The San languages were retained for the most part until more recently – the past few centuries – when colonialism and other social factors led to the extinction or endangerment of many San languages. What this suggests is a more mutually respectful relationship between the Bantu settlers and the San people in Southern Africa.
More Research is Necessary
In all, further research is needed to advance knowledge on the Bantu migration. The reason for the migration and the nature of the various settlements across central, eastern, and southern Africa will be important in further scholarly and public conversations. Few Africans have done some serious anthropological work on the Bantu migration. Even fewer indigenous people such as the Pygmies, Khoi San, and Nilosians have explored their cultures, languages, and archaeology in order to throw more light on the nature of the Bantu migration into territories they formerly solely occupied. The Bantu migration remains somewhat of a mystery as a result of the absence of these key voices.
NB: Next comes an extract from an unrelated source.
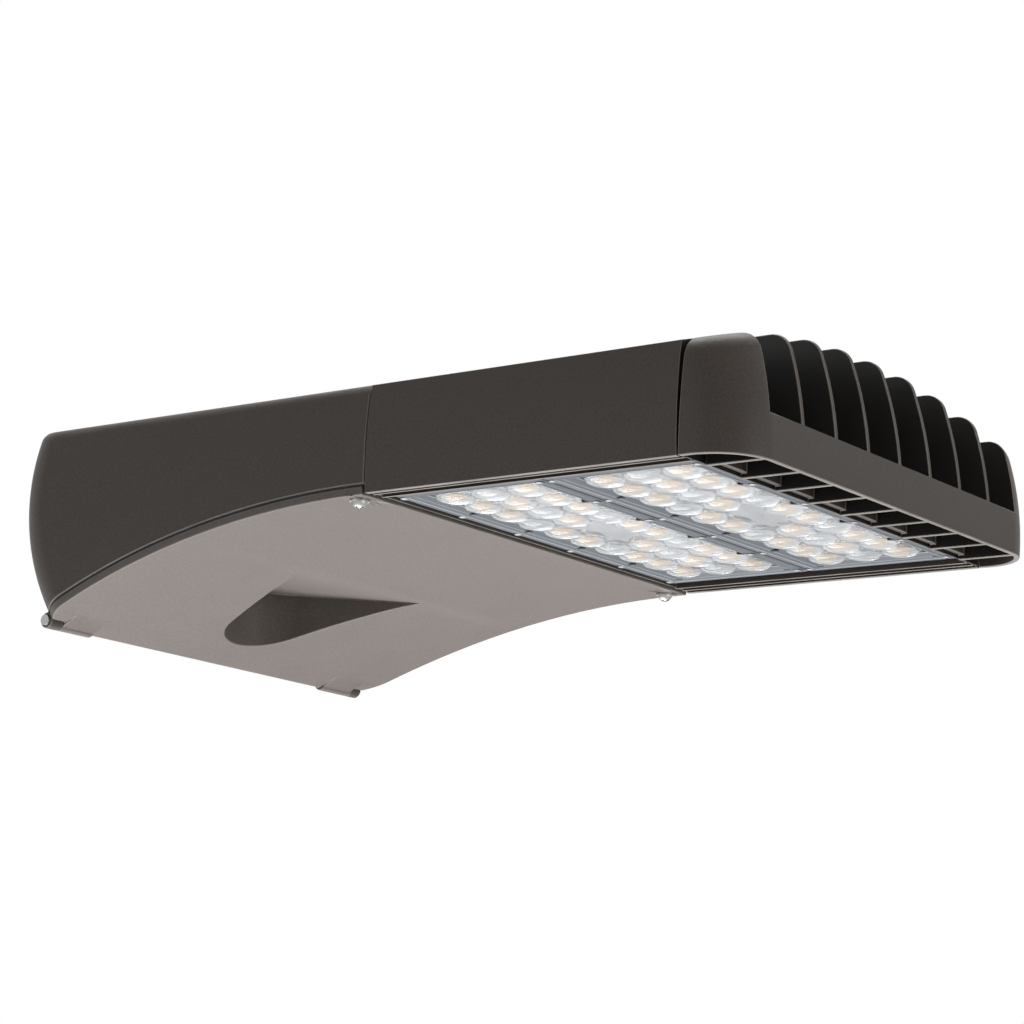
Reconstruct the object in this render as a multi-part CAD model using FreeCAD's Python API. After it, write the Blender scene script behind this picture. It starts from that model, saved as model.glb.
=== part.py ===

The Place of History in African Schools
There is a need to restore the dignity and place of the study of history across Africa’s schools, universities, and research institutes. History, when it is well studied, brings understanding to many aspects of a people’s existence. The Global North has achieved its current level of technological and other forms of advancement not by focusing on STEM education alone, as African countries presently do. For centuries, in North America and Europe, education placed history and the humanities squarely at the centre of learning.
Sadly, education in most of Africa today produces engineers, medical doctors, scientists, teachers, lawyers, and accountants who are not well-grounded in the understanding of human nature. Africa’s education needs a generous infusion of the human angle of life in the curriculum. The absence of knowledge about the cultures, history, and social psychology of communities results in professionals who are not properly equipped to become change agents. These supposedly educated citizens are without a holistic and community-minded approach to life. Their blind spots prevent them from engaging deeply outside of the narrowness of their careers and myopic interests.
Centring learning around history and humanities would allow us to determine if the Bantu peoples used the force of arms, as the Europeans later did to Africans, to oppress the indigenous populations they met as they migrated. If so, then the present generation of Bantu speakers will have a lot of work to do, as far as working with surviving indigenous populations to make restitution.